== Aim ==
Return every line of the material exactly.

== Information shown ==
>> start

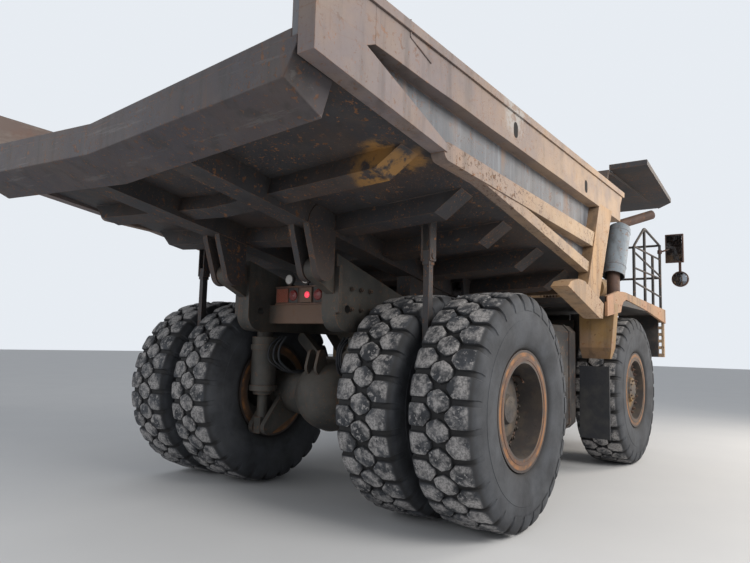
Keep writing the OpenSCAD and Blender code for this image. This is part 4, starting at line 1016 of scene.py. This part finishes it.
# Skirt's outline, cut away in an arch over the tyre: along from the deck's rear, up from its top
SKIRT = ((-0.4, 0.0), (0.06, 0.10), (0.42, 0.115), (2.80, 0.015), (2.80, -0.215), (1.60, -0.075),
         (0.70, -0.005), (0.46, 0.010), (0.33, -0.025), (0.25, -0.085), (0.20, -0.175), (-0.4, -0.26))


def deck(side, sign):
    """One deck with its skirt, the box at its rear corner and its slotted front plate."""
    shape = Shape(black_paint)
    under, rear_end, hood_rear = DECK_TOP - DECK_T, DECK_REAR - 0.4, CAB_REAR - 0.16
    shape.level_plate([(rear_end, 1.15), (hood_rear, 1.15), (hood_rear, 0.001), (GRILLE_X - 0.03, 0.001),
                       (GRILLE_X - 0.03, 0.72), (DECK_FRONT, 0.72), (DECK_FRONT, DECK_Y - 0.01),
                       (rear_end, DECK_Y - 0.01)], under, DECK_TOP, sign)
    # Rear box, narrower at its foot and cut away behind: [height, rear X, outer Y]
    shape.use(fender_paint)
    inner, ahead, behind, full = 1.74, DECK_REAR + 0.055, DECK_REAR - 0.12, DECK_Y + 0.001
    rings = []
    for z, x, y in ((0.455, DECK_REAR - 0.01, DECK_Y - 0.09), (0.60, behind, DECK_Y - 0.04),
                    (under - 0.1, behind, full), (under + 0.01, behind, full)):
        rings.append([spot(x, sign * inner, z), spot(ahead, sign * inner, z), spot(ahead, sign * y, z),
                      spot(x, sign * y, z)])
    shape.loft(rings)
    shape.use(sunlit_skirt_paint)
    shape.side_plate([(DECK_REAR + x, DECK_TOP + z) for x, z in SKIRT], DECK_Y - SKIRT_T, DECK_Y, sign)
    # Front plate with a row of slots near its outer edge
    low, slots = DECK_TOP - 0.77, 5
    back, top = DECK_FRONT - 0.06, under + 0.001
    shape.use(black_paint)
    shape.block((back, 1.45, low), (DECK_FRONT, DECK_Y - 0.11, top), sign)
    shape.use(rib_paint)
    shape.block((back, DECK_Y - 0.06, low), (DECK_FRONT, DECK_Y - 0.02, top), sign)
    for k in range(slots + 1):
        z = low + (0.01 if k == 0 else 0.11 * k + 0.02)
        shape.block((back + 0.005, DECK_Y - 0.115, low if k == 0 else z),
                    (DECK_FRONT - 0.005, DECK_Y - 0.055, z + 0.05 if k < slots else under), sign)
    shape.place("fender_" + side, "painted", "chassis", "deck_" + side, bevel=0.006)


RAIL_Y = DECK_Y - SKIRT_T - 0.0225
RAIL_FRONT = DECK_FRONT - 0.055
RAIL_END_Y = -0.80
# Cage beside the right deck, as [X, height above the deck]
CAGE_TOP = ((CAB_REAR + 0.48, 0.86), (CAB_REAR + 1.10, 1.23), (RAIL_FRONT, 1.10))
# Straight bars of the cage: [height at the rear post, height at the front post]
CAGE_BARS = ((0.86, 0.86), (0.78, 0.58), (0.54, 0.54), (0.33, 0.23))


def handrails():
    """Cage and rails round the decks, with bent corners and foot plates."""
    shape = Shape(black_paint)

    def run(points, radius=0.019):
        shape.pipe([spot(x, y, DECK_TOP + h) for x, y, h in points], radius)

    def post(x, y, height):
        foot = spot(x, y, DECK_TOP)
        shape.rod(foot, spot(x, y, DECK_TOP + height), 0.022, 14)
        shape.turned([(0.045, 0.0), (0.045, 0.010)], foot, spot(x, y, DECK_TOP + 1), 14)

    rear_x, top_x = CAGE_TOP[0][0], CAGE_TOP[1][0]
    run([(rear_x, -RAIL_Y, 0.0)] + [(x, -RAIL_Y, h) for x, h in CAGE_TOP] + [(RAIL_FRONT, RAIL_END_Y, 1.10)])
    for rear, ahead in CAGE_BARS:
        run([(rear_x, -RAIL_Y, rear), (RAIL_FRONT, -RAIL_Y, ahead)], 0.015)
    run([(RAIL_FRONT, -RAIL_Y, 0.55), (RAIL_FRONT, RAIL_END_Y, 0.55)])
    for x, y, height in ((rear_x, -RAIL_Y, 0.86), (top_x, -RAIL_Y, 1.23), (CAB_REAR + 1.6, -RAIL_Y, 0.86),
                         (RAIL_FRONT, -RAIL_Y, 1.11), (RAIL_FRONT, -1.45, 1.10),
                         (RAIL_FRONT, RAIL_END_Y, 1.10)):
        post(x, y, height)
    left = [(DECK_FRONT - 0.47, RAIL_Y), (RAIL_FRONT, RAIL_Y), (RAIL_FRONT, 1.85)]
    for height in (1.08, 0.54):
        run([(x, y, height) for x, y in left])
    for x, y in left:
        post(x, y, 1.09)
    shape.place("dressed_handrails", "black_steel", "chassis", "handrails")


MUFFLER_FOOT = (DECK_REAR + 0.31, 0.13 - DECK_Y, DECK_TOP + 0.33)
MUFFLER_LEAN = math.radians(25)
MUFFLER_R = 0.150
MUFFLER_H = 0.80
MUFFLER_BANDS = (0.13, 0.70)
SHROUD_T = 0.010


def muffler():
    """Pipe up through the deck, the muffler in its open shroud, and the outlet pipe."""
    shape = Shape(rust_steel)
    foot = spot(*MUFFLER_FOOT)
    on_deck = foot - Vector((0, 0, 0.33))
    lean = Vector((math.sin(MUFFLER_LEAN), 0, math.cos(MUFFLER_LEAN)))
    shape.pipe([on_deck, foot, foot + lean * 0.2], 0.086, 0.12, 28)
    shape.turned([(0.115, 0), (0.115, 0.012)], on_deck, foot, 28)
    bend = foot + lean * (MUFFLER_H + 0.02)
    outlet = Vector((0.45, -0.33, 0.23))
    end = bend + outlet
    shape.pipe([bend - lean * 0.05, bend + lean * 0.05, end], 0.066, 0.10, 24)
    # A near-black disc in the outlet's mouth paints the shade inside the pipe
    shape.use(hole_shade)
    shape.turned([(0.055, 0), (0.055, 0.003)], end - outlet.normalized() * 0.001, end + outlet, 24)
    shape.use(muffler_steel)
    inside, r, top = MUFFLER_R - SHROUD_T, MUFFLER_R, MUFFLER_H
    profile = [(inside, 0.120), (inside, 0.0), (r, 0.0), (r, 0.110)]
    for z in MUFFLER_BANDS:
        profile += [(r, z), (r + 0.005, z + 0.006), (r + 0.005, z + 0.022), (r, z + 0.028)]
    profile += [(r, top - 0.02), (r - 0.01, top), (0.075, top + 0.055), (0.070, top + 0.055)]
    shape.turned(profile, foot, foot + lean, 56)
    shape.place("dressed_muffler", "muffler_metal", "chassis", "exhaust", sharp=35.0)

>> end

== Completed exercise ==
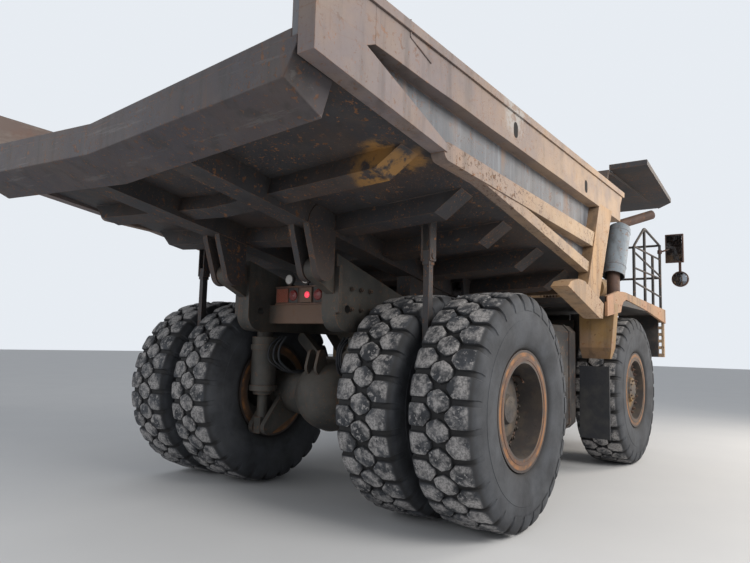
Keep writing the OpenSCAD and Blender code for this image. This is part 4, starting at line 1016 of scene.py. This part finishes it.
# Skirt's outline, cut away in an arch over the tyre: along from the deck's rear, up from its top
SKIRT = ((-0.4, 0.0), (0.06, 0.10), (0.42, 0.115), (2.80, 0.015), (2.80, -0.215), (1.60, -0.075),
         (0.70, -0.005), (0.46, 0.010), (0.33, -0.025), (0.25, -0.085), (0.20, -0.175), (-0.4, -0.26))


def deck(side, sign):
    """One deck with its skirt, the box at its rear corner and its slotted front plate."""
    shape = Shape(black_paint)
    under, rear_end, hood_rear = DECK_TOP - DECK_T, DECK_REAR - 0.4, CAB_REAR - 0.16
    shape.level_plate([(rear_end, 1.15), (hood_rear, 1.15), (hood_rear, 0.001), (GRILLE_X - 0.03, 0.001),
                       (GRILLE_X - 0.03, 0.72), (DECK_FRONT, 0.72), (DECK_FRONT, DECK_Y - 0.01),
                       (rear_end, DECK_Y - 0.01)], under, DECK_TOP, sign)
    # Rear box, narrower at its foot and cut away behind: [height, rear X, outer Y]
    shape.use(fender_paint)
    inner, ahead, behind, full = 1.74, DECK_REAR + 0.055, DECK_REAR - 0.12, DECK_Y + 0.001
    rings = []
    for z, x, y in ((0.455, DECK_REAR - 0.01, DECK_Y - 0.09), (0.60, behind, DECK_Y - 0.04),
                    (under - 0.1, behind, full), (under + 0.01, behind, full)):
        rings.append([spot(x, sign * inner, z), spot(ahead, sign * inner, z), spot(ahead, sign * y, z),
                      spot(x, sign * y, z)])
    shape.loft(rings)
    shape.use(sunlit_skirt_paint)
    shape.side_plate([(DECK_REAR + x, DECK_TOP + z) for x, z in SKIRT], DECK_Y - SKIRT_T, DECK_Y, sign)
    # Front plate with a row of slots near its outer edge
    low, slots = DECK_TOP - 0.77, 5
    back, top = DECK_FRONT - 0.06, under + 0.001
    shape.use(black_paint)
    shape.block((back, 1.45, low), (DECK_FRONT, DECK_Y - 0.11, top), sign)
    shape.use(rib_paint)
    shape.block((back, DECK_Y - 0.06, low), (DECK_FRONT, DECK_Y - 0.02, top), sign)
    for k in range(slots + 1):
        z = low + (0.01 if k == 0 else 0.11 * k + 0.02)
        shape.block((back + 0.005, DECK_Y - 0.115, low if k == 0 else z),
                    (DECK_FRONT - 0.005, DECK_Y - 0.055, z + 0.05 if k < slots else under), sign)
    shape.place("fender_" + side, "painted", "chassis", "deck_" + side, bevel=0.006)


RAIL_Y = DECK_Y - SKIRT_T - 0.0225
RAIL_FRONT = DECK_FRONT - 0.055
RAIL_END_Y = -0.80
# Cage beside the right deck, as [X, height above the deck]
CAGE_TOP = ((CAB_REAR + 0.48, 0.86), (CAB_REAR + 1.10, 1.23), (RAIL_FRONT, 1.10))
# Straight bars of the cage: [height at the rear post, height at the front post]
CAGE_BARS = ((0.86, 0.86), (0.78, 0.58), (0.54, 0.54), (0.33, 0.23))


def handrails():
    """Cage and rails round the decks, with bent corners and foot plates."""
    shape = Shape(black_paint)

    def run(points, radius=0.019):
        shape.pipe([spot(x, y, DECK_TOP + h) for x, y, h in points], radius)

    def post(x, y, height):
        foot = spot(x, y, DECK_TOP)
        shape.rod(foot, spot(x, y, DECK_TOP + height), 0.022, 14)
        shape.turned([(0.045, 0.0), (0.045, 0.010)], foot, spot(x, y, DECK_TOP + 1), 14)

    rear_x, top_x = CAGE_TOP[0][0], CAGE_TOP[1][0]
    run([(rear_x, -RAIL_Y, 0.0)] + [(x, -RAIL_Y, h) for x, h in CAGE_TOP] + [(RAIL_FRONT, RAIL_END_Y, 1.10)])
    for rear, ahead in CAGE_BARS:
        run([(rear_x, -RAIL_Y, rear), (RAIL_FRONT, -RAIL_Y, ahead)], 0.015)
    run([(RAIL_FRONT, -RAIL_Y, 0.55), (RAIL_FRONT, RAIL_END_Y, 0.55)])
    for x, y, height in ((rear_x, -RAIL_Y, 0.86), (top_x, -RAIL_Y, 1.23), (CAB_REAR + 1.6, -RAIL_Y, 0.86),
                         (RAIL_FRONT, -RAIL_Y, 1.11), (RAIL_FRONT, -1.45, 1.10),
                         (RAIL_FRONT, RAIL_END_Y, 1.10)):
        post(x, y, height)
    left = [(DECK_FRONT - 0.47, RAIL_Y), (RAIL_FRONT, RAIL_Y), (RAIL_FRONT, 1.85)]
    for height in (1.08, 0.54):
        run([(x, y, height) for x, y in left])
    for x, y in left:
        post(x, y, 1.09)
    shape.place("dressed_handrails", "black_steel", "chassis", "handrails")


MUFFLER_FOOT = (DECK_REAR + 0.31, 0.13 - DECK_Y, DECK_TOP + 0.33)
MUFFLER_LEAN = math.radians(25)
MUFFLER_R = 0.150
MUFFLER_H = 0.80
MUFFLER_BANDS = (0.13, 0.70)
SHROUD_T = 0.010


def muffler():
    """Pipe up through the deck, the muffler in its open shroud, and the outlet pipe."""
    shape = Shape(rust_steel)
    foot = spot(*MUFFLER_FOOT)
    on_deck = foot - Vector((0, 0, 0.33))
    lean = Vector((math.sin(MUFFLER_LEAN), 0, math.cos(MUFFLER_LEAN)))
    shape.pipe([on_deck, foot, foot + lean * 0.2], 0.086, 0.12, 28)
    shape.turned([(0.115, 0), (0.115, 0.012)], on_deck, foot, 28)
    bend = foot + lean * (MUFFLER_H + 0.02)
    outlet = Vector((0.45, -0.33, 0.23))
    end = bend + outlet
    shape.pipe([bend - lean * 0.05, bend + lean * 0.05, end], 0.066, 0.10, 24)
    # A near-black disc in the outlet's mouth paints the shade inside the pipe
    shape.use(hole_shade)
    shape.turned([(0.055, 0), (0.055, 0.003)], end - outlet.normalized() * 0.001, end + outlet, 24)
    shape.use(muffler_steel)
    inside, r, top = MUFFLER_R - SHROUD_T, MUFFLER_R, MUFFLER_H
    profile = [(inside, 0.120), (inside, 0.0), (r, 0.0), (r, 0.110)]
    for z in MUFFLER_BANDS:
        profile += [(r, z), (r + 0.005, z + 0.006), (r + 0.005, z + 0.022), (r, z + 0.028)]
    profile += [(r, top - 0.02), (r - 0.01, top), (0.075, top + 0.055), (0.070, top + 0.055)]
    shape.turned(profile, foot, foot + lean, 56)
    shape.place("dressed_muffler", "muffler_metal", "chassis", "exhaust", sharp=35.0)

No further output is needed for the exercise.